- Written instruction -
Stop after the line containing "from FreeCAD import": print each line exactly from the first line of the listing up to that point.

-- -- --

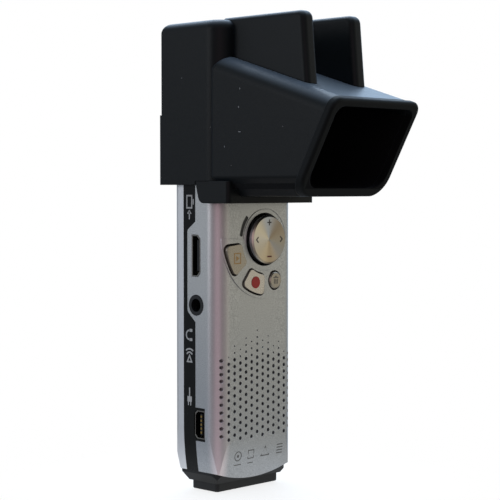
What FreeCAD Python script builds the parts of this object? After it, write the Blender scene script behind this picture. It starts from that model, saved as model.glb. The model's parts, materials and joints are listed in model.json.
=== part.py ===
import FreeCAD, Part
import math
import os
from types import SimpleNamespace

import Sketcher
from FreeCAD import Placement, Rotation, Vector

# A slim pocket camcorder with a viewing hood slid over its upper half.
# Millimetres and degrees. X is the operator's right, Y runs from the operator to the
# subject, Z is up. The origin is the mouth of the tripod socket, in the middle of the foot.
# "depth" is a distance towards the subject, measured from the camcorder's back face.

SIZES = {
    # camcorder body
    "body_width": 30.0,
    "body_depth": 17.0,
    "back_sag": 0.3,
    "back_corner": 4.0,
    "front_corner": 1.5,
    "shell_top": 122.7,
    "body_top": 125.2,
    "top_edge": 0.8,
    "taper_top": 18.0,
    "taper_low": 3.0,
    "taper_inset": 1.6,
    "shell_low_side": 5.4,
    "shell_low_side_inset": 1.14,
    "shell_low_middle": 3.05,
    "wall_inset": 1.6,
    "cavity_low": 9.0,
    "cavity_high": 121.0,
    "stripe_back": 8.8,
    "stripe_front": 13.4,
    "bulge_front": 11.9,
    "bulge_low": 46.2,
    "bulge_low_full": 49.0,
    "bulge_high_full": 71.1,
    "bulge_high": 73.4,
    "bulge_corner": 1.2,
    "side_reach": 5.0,
    "overrun": 3.0,
    # bottom cap, foot and tripod socket
    "cap_bottom": 2.4,
    "cap_half_width": 12.5,
    "cap_chamfer": 2.3,
    "cap_chamfer_run": 1.5,
    "foot_half_width": 12.0,
    "foot_half_depth": 5.0,
    "foot_corner": 1.0,
    "foot_edge": 0.4,
    "tripod_bore": 2.55,
    "tripod_insert": 3.3,
    "tripod_length": 6.4,
    "insert_floor": 1.0,
    "screw_x": 8.2,
    "screw_shank": 0.7,
    "screw_head": 1.3,
    "screw_head_height": 0.9,
    "screw_length": 6.0,
    "screw_slot": 0.35,
    "screw_slot_reach": 0.9,
    "screw_slot_depth": 0.4,
    "screw_recess": 0.5,
    "screw_clearance": 0.15,
    # ports on the left side
    "hdmi_z": 64.2,
    "hdmi_half_length": 5.6,
    "hdmi_half_width": 1.6,
    "hdmi_chamfer": 1.0,
    "port_wall": 0.28,
    "port_gap": 0.1,
    "port_depth": 7.0,
    "port_floor": 0.5,
    "tongue_half": 0.35,
    "tongue_recess": 0.8,
    "tongue_share": 0.75,
    "jack_z": 50.8,
    "jack_ring": 2.75,
    "jack_bore": 1.8,
    "jack_length": 12.0,
    "jack_case": 3.0,
    "jack_proud": 0.1,
    "jack_collar": 2.4,
    "jack_end": 1.0,
    "usb_z": 18.4,
    "usb_depth": 7.3,
    "usb_half_length": 3.85,
    "usb_half_width": 1.95,
    "usb_shoulder": 0.85,
    "usb_recess": 0.2,
    "usb_notch_low": 13.9,
    "usb_notch_high": 23.0,
    "usb_notch_back": 5.2,
    # controls on the back
    "dpad_x": 3.0,
    "dpad_z": 68.4,
    "dpad_radius": 6.65,
    "dpad_recess": 7.3,
    "dpad_proud": 1.8,
    "dpad_edge": 0.45,
    "dpad_dish": 0.25,
    "dpad_underside": 1.2,
    "dpad_boss": 3.0,
    "dpad_boss_height": 0.4,
    "rocker_radius": 2.6,
    "rocker_gap": 0.7,
    "rocker_height": 0.6,
    "groove_inner": 8.25,
    "groove_outer": 8.5,
    "groove_depth": 0.25,
    "status_inner": 8.7,
    "status_outer": 9.8,
    "status_start": 137.0,
    "status_end": 174.0,
    "status_corner": 0.4,
    "status_recess": 0.1,
    "plate_inner": 8.6,
    "plate_outer": 16.3,
    "plate_start": 178.0,
    "plate_end": 281.0,
    "plate_proud": 0.25,
    "play_inner": 9.8,
    "play_outer": 15.5,
    "play_start": 186.0,
    "play_end": 218.5,
    "play_proud": 0.95,
    "record_inner": 9.7,
    "record_outer": 15.1,
    "record_start": 233.0,
    "record_end": 266.0,
    "record_proud": 0.7,
    "record_dot_radius": 1.6,
    "record_dot_height": 0.12,
    "record_dot_seat": 0.4,
    "trash_x": 6.85,
    "trash_z": 57.0,
    "trash_radius": 2.3,
    "trash_proud": 0.55,
    "trash_edge": 0.3,
    "button_gap": 0.45,
    "button_corner": 1.1,
    "button_bottom": 2.5,
    # loudspeaker holes
    "hole_pitch_x": 2.175,
    "hole_pitch_z": 2.13,
    "hole_pitch_upper": 1.85,
    "hole_first_z": 15.7,
    "hole_radius": 0.5,
    # screen
    "screen_half_width": 11.8,
    "screen_low": 84.0,
    "screen_high": 117.0,
    "screen_corner": 1.5,
    "screen_glass": 1.2,
    "screen_recess": 0.15,
    "panel_gap": 0.3,
    "panel_front": 1.8,
    "panel_back": 4.4,
    # inside the case
    "web_gap": 0.5,
    "web_thickness": 0.6,
    "web_left": 12.6,
    "web_right": 10.0,
    "web_low": 51.0,
    "web_high": 75.4,
    "board_depth": 4.6,
    "board_thickness": 1.0,
    "board_half_width": 12.8,
    "board_low": 12.0,
    "board_high": 120.0,
    "board_gap": 0.3,
    "dome_flat": 1.2,
    "dome_radius": 2.0,
    "dome_height": 0.6,
    "dome_shoulder": 0.5,
    "dome_ring": 4.8,
    "speaker_z": 28.7,
    "speaker_radius": 9.5,
    "speaker_magnet": 6.0,
    "speaker_cone": 1.9,
    "speaker_rim": 2.9,
    "speaker_back": 4.4,
    "battery_left": 1.5,
    "battery_right": 12.6,
    "battery_near": 7.0,
    "battery_far": 13.0,
    "battery_low": 26.0,
    "battery_high": 82.0,
    # lens and lamp on the front
    "lens_z": 107.0,
    "lens_barrel": 7.4,
    "lens_proud": 1.6,
    "lens_glass": 5.6,
    "lens_clearance": 0.1,
    "lens_lip": 1.4,
    "lens_length": 6.5,
    "lens_step": 0.6,
    "lens_step_depth": 2.0,
    "lens_edge": 0.4,
    "lens_seat": 1.0,
    "lens_thickness": 0.8,
    "lens_crown": 0.3,
    "lens_cone": 0.8,
    "ring_width": 0.8,
    "ring_recess": 0.2,
    "element_back": 5.2,
    "element_edge_back": 4.4,
    "element_edge_front": 3.4,
    "element_front": 2.8,
    "sensor_half": 8.0,
    "sensor_thickness": 1.5,
    "lamp_z": 92.0,
    "lamp_radius": 1.5,
    "lamp_recess": 0.05,
    "mic_x": 3.6,
    "mic_z": 84.0,
    "mic_hole": 0.5,
    "mic_radius": 1.5,
    "mic_back": 13.4,
    "mic_front": 15.3,
    # hood
    "hood_half_width": 17.0,
    "hood_back": -2.6,
    "hood_front": 20.6,
    "hood_band_proud": 0.6,
    "hood_band_top": 102.3,
    "hood_low": 83.3,
    "hood_low_back": 84.3,
    "hood_top": 127.1,
    "hood_edge": 1.0,
    "hood_top_edge": 2.6,
    "hood_band_reach": 6.0,
    "hood_back_corner": 5.0,
    "hood_wall": 1.7,
    "hood_clearance": 0.25,
    "hood_ceiling": 125.5,
    "hood_port": 9.0,
    "tunnel_half_width": 16.7,
    "tunnel_top": 117.1,
    "tunnel_edge": 4.5,
    "tunnel_inner_edge": 3.3,
    "tunnel_floor": 80.25,
    "tunnel_bevel": 4.95,
    "bevel_round": 1.2,
    "tunnel_inner_corner": 5.5,
    "tunnel_reach": 6.0,
    "mouth_top_depth": -43.3,
    "mouth_top_z": 104.5,
    "mouth_low_depth": -30.0,
    "rim_run_top": 2.2,
    "rim_run_low": 2.5,
    "rim_wall": 2.2,
    "rim_half_width": 17.25,
    "rim_round": 0.9,
    "rim_roof_corner": 3.0,
    "rim_corner": 5.5,
    "rim_inner_corner": 4.0,
    "rim_inner_edge": 2.6,
    "fin_inner": 7.2,
    "fin_outer": 11.7,
    "fin_end": -27.2,
    "fin_end_low": -29.0,
    "fin_top": 127.8,
    "fin_nose": 2.2,
    "fin_edge": 1.5,
    "fin_root": 1.0,
    "fin_reach": 4.0,
    "sleeve_half_width": 16.9,
    "sleeve_back": -5.6,
    "sleeve_low": 78.4,
    "sleeve_front_low": 5.3,
    "sleeve_front": 6.8,
    "sleeve_corner": 2.2,
    "sleeve_back_corner": 1.2,
}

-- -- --

- Worked solution -
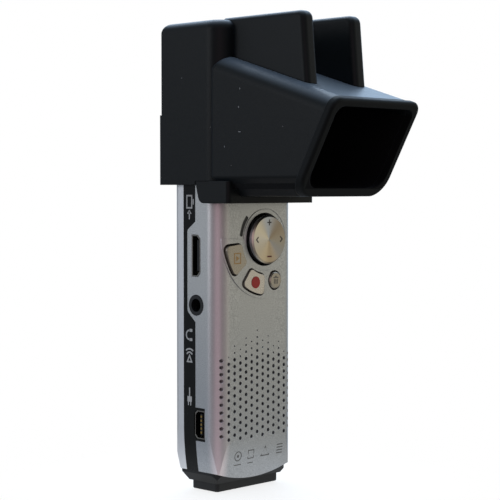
What FreeCAD Python script builds the parts of this object? After it, write the Blender scene script behind this picture. It starts from that model, saved as model.glb. The model's parts, materials and joints are listed in model.json.
=== part.py ===
import FreeCAD, Part
import math
import os
from types import SimpleNamespace

import Sketcher
from FreeCAD import Placement, Rotation, Vector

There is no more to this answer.